MEMBERS of the North East Shadow MPC were split over potential interest rates cuts in the wake of the Brexit vote.

Ross Smith, North East England Chamber of Commerce (NEECC) director of policy, voted to hold rates and quantitative easing.

He said: “I expect there will be serious consideration to cutting rates to provide some stimulus.

“However, I think the Bank should hold its fire at the moment.

“It is too soon to judge what the impact on the economy will be, and there is a risk of rising inflation due to the fall in the pound.”

Anne Elliott, chief executive at Darlington solicitors, Latimer Hinks, also voted for an interest rate freeze.

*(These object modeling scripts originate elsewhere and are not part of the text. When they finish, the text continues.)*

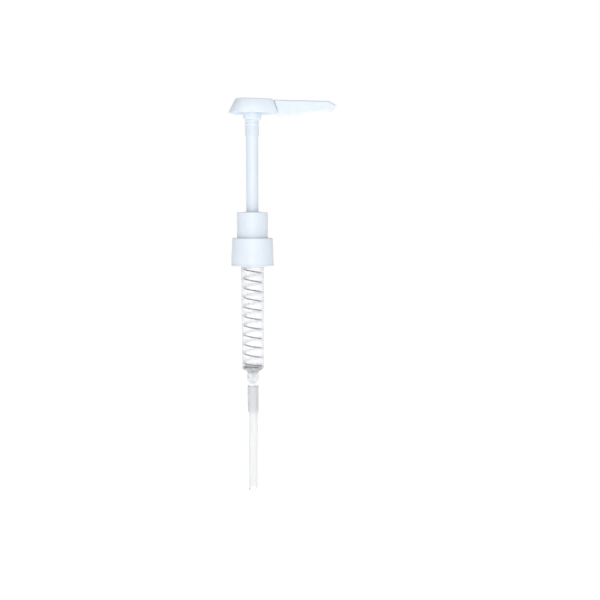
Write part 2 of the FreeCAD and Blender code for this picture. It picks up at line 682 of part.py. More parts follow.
def spout():
    """The spout's outer shape: its side outline, narrowed in plan, with eased edges."""
    lip_x = SPOUT_REACH - TIP_BACK
    tip_x = SPOUT_REACH - TIP_LENGTH
    side = [
        V(seam_x(SPOUT_TOP) + SEAM_GAP, 0, SPOUT_TOP),
        V(tip_x, 0, TIP_TOP),
        V(SPOUT_REACH, 0, TIP_TOP - TIP_FALL),
        V(lip_x, 0, LIP_Z),
        V(tip_x, 0, TIP_TOP - TIP_HEIGHT),
        V(SPOUT_ROOT_X, 0, SPOUT_FOOT),
        V(seam_x(SPOUT_FOOT) + SEAM_GAP, 0, SPOUT_FOOT),
    ]
    wide = 2 * COVER_HALF_FOOT
    blade = prism([p - V(0, wide / 2, 0) for p in side], V(0, wide, 0))
    below = SPOUT_FOOT - COVER_HEIGHT
    plan = [
        V(SEAM_TOP, -SPOUT_ROOT_HALF, below),
        V(SPOUT_REACH, -TIP_HALF, below),
        V(SPOUT_REACH, TIP_HALF, below),
        V(SEAM_TOP, SPOUT_ROOT_HALF, below),
    ]
    blade = blade.common(prism(plan, V(0, 0, 3 * COVER_HEIGHT)))
    long_edges = []
    for edge in blade.Edges:
        start, end = (v.Point for v in edge.Vertexes)
        if abs(end.x - start.x) > SPOUT_ROUND * 3:
            long_edges.append(edge)
    return blade.makeFillet(SPOUT_ROUND, long_edges)


def spout_body():
    """The head's main moulding: hub, level channel and spout, bored through."""
    rear = V(-CHANNEL_REAR, 0, CHANNEL_Z)
    seam = V(SEAM_FOOT + 2, 0, CHANNEL_Z)
    face = V(SPOUT_REACH - TIP_BACK / 2, 0, (TIP_TOP - TIP_FALL + LIP_Z) / 2)
    slope = V(SPOUT_REACH - TIP_BACK, 0, LIP_Z) - V(SPOUT_REACH, 0, TIP_TOP - TIP_FALL)
    out = V(-slope.z, 0, slope.x).normalize()
    bend = face - out * ((CHANNEL_Z - face.z) / -out.z)
    body = hub().fuse(rod(CHANNEL_D / 2, rear, seam)).fuse(spout())
    body = body.cut(rod(CHANNEL_BORE / 2, rear - V(1, 0, 0), bend))
    body = body.cut(Part.makeSphere(OUTLET_D / 2, bend))
    body = body.cut(rod(OUTLET_D / 2, bend, face + out * 2))
    up = V(0, 0, HUB_FOOT - 1)
    body = body.cut(rod(STEM_SPIGOT_D / 2, up, V(0, 0, HUB_FOOT + STEM_SPIGOT_LENGTH)))
    return body.cut(rod(STEM_BORE / 2, up, V(0, 0, CHANNEL_Z)))


def cover_outline(rear, half, front, front_half, level):
    """The press pad's outline: a round back, and sides that close in towards the spout."""
    side_x = half - rear
    across = front - side_x
    centre_y = (across**2 + front_half**2 - half**2) / (2 * (front_half - half))
    radius = half - centre_y
    sweep = math.asin(across / radius) / 2
    middle = (side_x + radius * math.sin(sweep), centre_y + radius * math.cos(sweep))

    def at(x, y):
        return V(x, y, level)

    back = Part.Arc(at(side_x, half), at(-rear, 0), at(side_x, -half)).toShape()
    right = Part.Arc(at(side_x, -half), at(middle[0], -middle[1]), at(front, -front_half))
    left = Part.Arc(at(front, front_half), at(*middle), at(side_x, half))
    nose = Part.makeLine(at(front, -front_half), at(front, front_half))
    return Part.Wire([back, right.toShape(), nose, left.toShape()])


def cover_block(inset, low, high):
    """The press pad's outer shape, drawn in by a wall's thickness, between two heights."""
    wires = []
    for level in (low, high):
        share = (level - COVER_FOOT) / COVER_HEIGHT
        rear = COVER_REAR_FOOT + (COVER_REAR_TOP - COVER_REAR_FOOT) * share
        half = COVER_HALF_FOOT + (COVER_HALF_TOP - COVER_HALF_FOOT) * share
        front_half = SEAM_HALF_FOOT + (SEAM_HALF_TOP - SEAM_HALF_FOOT) * share
        wires.append(
            cover_outline(
                rear - inset, half - inset, seam_x(level) - inset, front_half - inset, level
            )
        )
    return Part.makeLoft(wires, True, True)


def under_slope(level):
    """The space under the cover's sloping top, whose height is given at the pump's axis."""
    reach = 2 * COVER_REAR_FOOT
    fall = COVER_TOP_FALL / (COVER_REAR_TOP + SEAM_TOP)
    points = [V(-reach, -reach, level + fall * reach), V(reach, -reach, level - fall * reach)]
    points += [V(reach, -reach, HUB_FOOT), V(-reach, -reach, HUB_FOOT)]
    return prism(points, V(0, 2 * reach, 0))


def channel_notch(play):
    """The room that the channel takes as the cover is pushed down over it."""
    radius = CHANNEL_D / 2 + play
    length = 2 * COVER_REAR_FOOT
    start = V(-CHANNEL_REAR, 0, CHANNEL_Z)
    slot = Part.makeBox(length, 2 * radius, COVER_HEIGHT,
                        V(-CHANNEL_REAR, -radius, CHANNEL_Z - COVER_HEIGHT))
    return rod(radius, start, start + V(length, 0, 0)).fuse(slot)


def head_cover():
    """The press pad: a hollow shell that snaps down over the channel on two cradle ribs."""
    above = COVER_TOP + 2 * COVER_TOP_FALL
    top_at_axis = COVER_TOP - COVER_TOP_FALL / 2
    outer = cover_block(0, COVER_FOOT, above).common(under_slope(top_at_axis))
    rim = [edge for edge in outer.Edges if edge.BoundBox.ZMin > COVER_TOP - 2.5 * COVER_TOP_FALL]
    outer = outer.makeFillet(COVER_TOP_ROUND, rim)
    hollow = cover_block(COVER_WALL, COVER_FOOT - COVER_WALL, above)
    hollow = hollow.common(under_slope(top_at_axis - COVER_WALL))
    shell = outer.cut(hollow)
    for rib_x in (-CHANNEL_REAR * REAR_RIB, CHANNEL_REAR * FRONT_RIB):
        plate = Part.makeBox(CRADLE_RIB, 2 * COVER_HALF_FOOT, COVER_HEIGHT,
                             V(rib_x, -COVER_HALF_FOOT, CHANNEL_Z + FACE_GAP))
        shell = shell.fuse(plate.common(hollow))
    return shell.cut(channel_notch(SNAP))


def channel_plug():
    """The plug in the rear end of the channel."""
    end = V(-CHANNEL_REAR, 0, CHANNEL_Z)
    button = rod(CHANNEL_D / 2 - PLUG_RIM, end - V(PLUG_HEAD, 0, 0), end)
    return button.fuse(rod(CHANNEL_BORE / 2, end, end + V(PLUG_LENGTH, 0, 0)))


PIECES = {
    "closure": closure,
    "gasket": gasket,
    "barrel": barrel,
    "ball_cage": ball_cage,
    "inlet_ball": lambda: ball(INLET_BALL_D, INLET_BALL_Z),
    "dip_tube": dip_tube,
    "spring": spring,
    "piston_core": piston_core,
    "piston_cup": piston_cup,
    "outlet_ball": lambda: ball(OUTLET_BALL_D, OUTLET_BALL_Z),
    "ball_stop": ball_stop,
    "stem": stem,
    "stem_bush": stem_bush,
    "stem_wiper": stem_wiper,
    "collar": collar,
    "spout_body": spout_body,
    "head_cover": head_cover,
    "channel_plug": channel_plug,
}

if __name__ == "__main__":
    os.makedirs("parts", exist_ok=True)
    for name, make in PIECES.items():
        piece = make()
        solid = piece.Solids[0]
        print(name, len(piece.Solids), solid.isValid(), round(solid.Volume, 1))
        solid.exportStep("parts/" + name + ".step")
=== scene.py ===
"""A hand pump for a condiment jug: its press cover, its return spring, its finishes and its stage."""

import math

import bmesh
import bpy
from bpy.props import FloatProperty, FloatVectorProperty, IntProperty, PointerProperty
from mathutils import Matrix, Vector


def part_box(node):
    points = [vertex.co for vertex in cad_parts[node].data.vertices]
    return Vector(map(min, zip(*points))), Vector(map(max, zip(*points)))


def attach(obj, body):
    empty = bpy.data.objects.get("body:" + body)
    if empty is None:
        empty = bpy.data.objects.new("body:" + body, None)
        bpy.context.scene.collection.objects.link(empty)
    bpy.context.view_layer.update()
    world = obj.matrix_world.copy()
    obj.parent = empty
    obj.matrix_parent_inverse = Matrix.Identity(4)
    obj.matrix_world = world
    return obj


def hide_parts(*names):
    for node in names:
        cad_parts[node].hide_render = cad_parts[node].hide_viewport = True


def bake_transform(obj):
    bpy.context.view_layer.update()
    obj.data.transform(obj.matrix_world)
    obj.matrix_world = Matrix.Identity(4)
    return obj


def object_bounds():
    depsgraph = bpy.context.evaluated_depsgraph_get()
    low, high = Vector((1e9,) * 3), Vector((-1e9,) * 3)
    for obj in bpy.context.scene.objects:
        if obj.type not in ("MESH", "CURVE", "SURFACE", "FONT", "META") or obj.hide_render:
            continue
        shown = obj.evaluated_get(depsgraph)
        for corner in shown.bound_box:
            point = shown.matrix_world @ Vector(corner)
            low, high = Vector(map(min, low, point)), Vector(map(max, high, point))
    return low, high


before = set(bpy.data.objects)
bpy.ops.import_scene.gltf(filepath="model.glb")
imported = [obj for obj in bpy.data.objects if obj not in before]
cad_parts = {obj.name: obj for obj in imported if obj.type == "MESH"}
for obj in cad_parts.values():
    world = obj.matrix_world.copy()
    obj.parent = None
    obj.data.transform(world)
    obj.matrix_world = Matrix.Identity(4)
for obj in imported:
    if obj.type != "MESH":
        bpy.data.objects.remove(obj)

bl_info = {
    "name": "Condiment Pump",
    "version": (1, 0, 0),
    "blender": (4, 5, 0),
    "location": "3D View > Sidebar > Pump",
    "description": "Models and finishes a hand pump for a condiment jug, and sets it in a studio",
    "category": "Object",
}

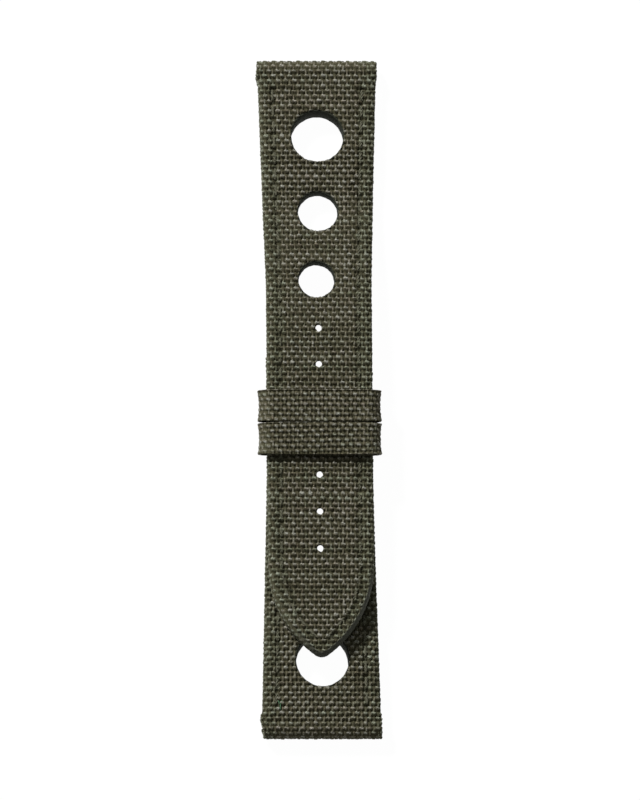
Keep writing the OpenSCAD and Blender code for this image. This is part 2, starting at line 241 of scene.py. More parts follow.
    def beyond(self, x, s, width):
        """How far a point of the plan lies past the side (negative inside), and the direction
        straight out of it. Past TIP_S the side is the tip's large arc, then the nose's arc."""
        ax = np.abs(x)
        side = np.where(x < 0, -1.0, 1.0)
        past, out_x, out_s = ax - width, np.ones_like(ax), np.zeros_like(ax)
        if self.long:
            tip = s > TIP_S
            far = np.hypot(ax - TIP_X, s - TIP_S)
            nose = tip & (np.arctan2(s - TIP_S, ax - TIP_X) > NOSE_ANGLE)
            near = np.maximum(np.hypot(ax, s - NOSE_S), 1e-6)
            past = np.where(tip, np.where(nose, near - NOSE_R, far - TIP_R), past)
            out_x = np.where(tip, np.where(nose, ax / near, (ax - TIP_X) / far), out_x)
            out_s = np.where(tip, np.where(nose, (s - NOSE_S) / near, (s - TIP_S) / far), out_s)
        return past, out_x * side, out_s

    def reach(self, form):
        """How much canvas goes over the shoulder's quarter ellipse, nearly, and down the wall,
        the small corner's radius, and how much goes from the shoulder to the hem's end."""
        corner = 0.3
        a, b = form["shoulder_w"], form["shoulder_h"]
        quarter = np.pi / 4 * (3 * (a + b) - np.sqrt((3 * a + b) * (a + 3 * b)))
        wall = form["depth"] - b - corner
        return quarter, wall, corner, quarter + wall + corner * np.pi / 2 + form["hem"]

    def excess(self, x, run):
        """How far a point of the flat canvas lies past its cut edge, and the way out."""
        form = self.edge_form(x, run)
        past, out_x, out_s = self.beyond(x, run, form["width"])
        return past + form["shoulder_w"] - self.reach(form)[3], out_x, out_s

    def wrap(self, x, run):
        """Lay points of the flat canvas on the strap. Inside the shoulder a point stays over its place
        in plan. Past it, the extra length goes round a quarter ellipse, down the side, round a small
        corner and in under the hem, square to the side's line. Returns the points, their normals, that
        extra length and the share of the tip's dark edge paint, which is partly painted shade."""
        form = self.edge_form(x, run)
        a, b = form["shoulder_w"], form["shoulder_h"]
        past, out_x, out_s = self.beyond(x, run, form["width"])
        extra = past + a
        over = np.maximum(extra, 0)
        base_x = x - out_x * over
        base_run = np.where(run > TIP_S if self.long else False, run - out_s * over, run)
        s, z, up_s, up_z = self.path(base_run)
        quarter, wall, corner, _ = self.reach(form)
        phi = np.pi / 2 * np.clip(extra / quarter, 0, 1)
        down = np.clip(extra - quarter, 0, wall)
        psi = np.clip((extra - quarter - wall) / corner, 0, np.pi / 2)
        under = np.maximum(extra - quarter - wall - corner * np.pi / 2, 0)
        out = a * np.sin(phi) - corner * (1 - np.cos(psi)) - under
        # The padded lug end is crowned: it lies lower towards its sides
        padded = (1 - smooth((s - 14) / 12)) * smooth((run - 3) / 3)
        crown = 0.22 * (base_x / form["width"]) ** 2 * padded
        drop = b * (1 - np.cos(phi)) + down + corner * np.sin(psi) + crown
        side = np.where(extra < quarter, np.sin(phi) / a, np.cos(psi))
        rise = np.where(extra < quarter, np.cos(phi) / b, -np.sin(psi))
        left = np.clip(-base_x / form["width"], 0, 1) ** 3
        height, place, corner_in = self.bulge
        bulge = height * np.exp(-(((s - place) / 0.9) ** 2)) - corner_in * smooth((2.6 - s) / 2.6)
        points = np.stack([
            base_x + out_x * out - left * bulge, s + out_s * out - up_s * drop, z - up_z * drop], 1)
        normals = np.stack([out_x * side, out_s * side + up_s * rise, up_z * rise], 1)
        normals /= np.linalg.norm(normals, axis=1, keepdims=True)
        # The tip's right side, away from the lamp, is painted dark: edge paint, and partly painted
        # shade
        paint = form["paint"] * smooth((extra - 0.1 * quarter) / 0.25)
        return self.place(points), self.turned(normals), extra, paint


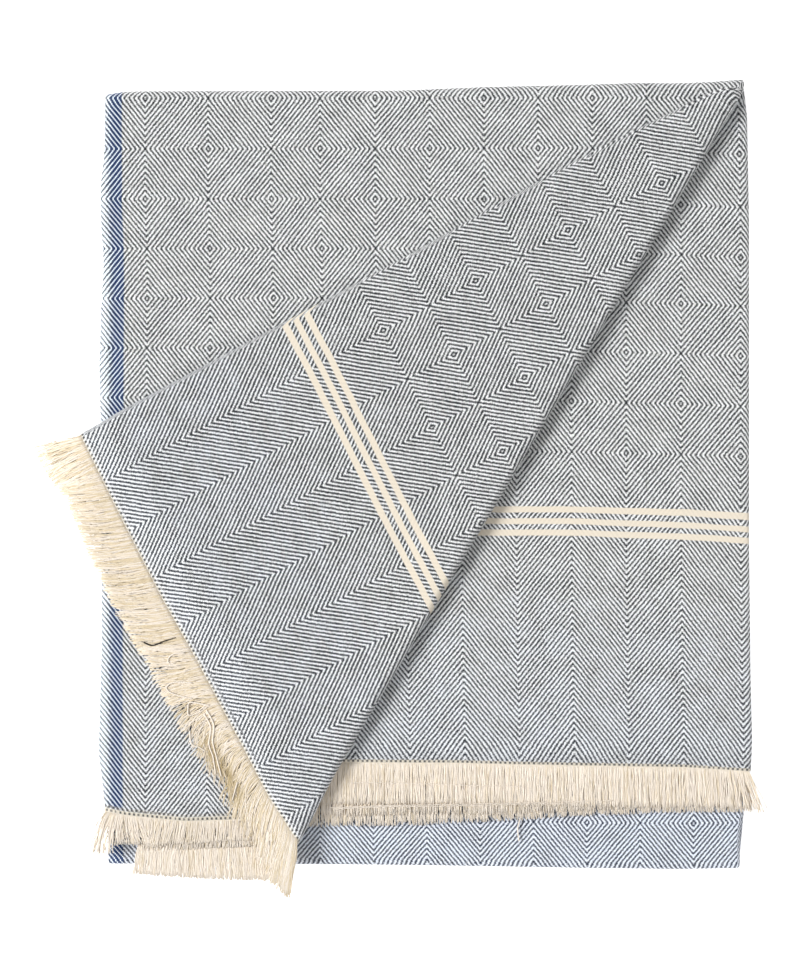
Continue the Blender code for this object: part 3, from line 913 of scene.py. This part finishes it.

She said: “The referendum has caused economic instability and more change would create further unease.”

However, Nigel Mills, chairman of the Entrepreneurs’ Forum, said change was necessary.

He added: “I would reduce rates to 0.25 per cent.

“Only by making money available to help businesses grow will they fully be able to take advantages of opportunities that arise from the country’s decision to leave the EU.”

Christopher White, committee chairman and finance director at Darlington Building Society, added: “Since the EU referendum result there have been massive fluctuations in the financial markets with predictions all but impossible.

“It will be interesting to see the MPC’s decision on whether a reduction in the bank base rate is required or if they will wait until early August.”

The MPC is a partnership between The Northern Echo, the NEECC and Darlington Building Society, which considers the state of the region’s economy and gives experts from a variety of sectors the opportunity to argue their case for a shift, or hold, in the rate.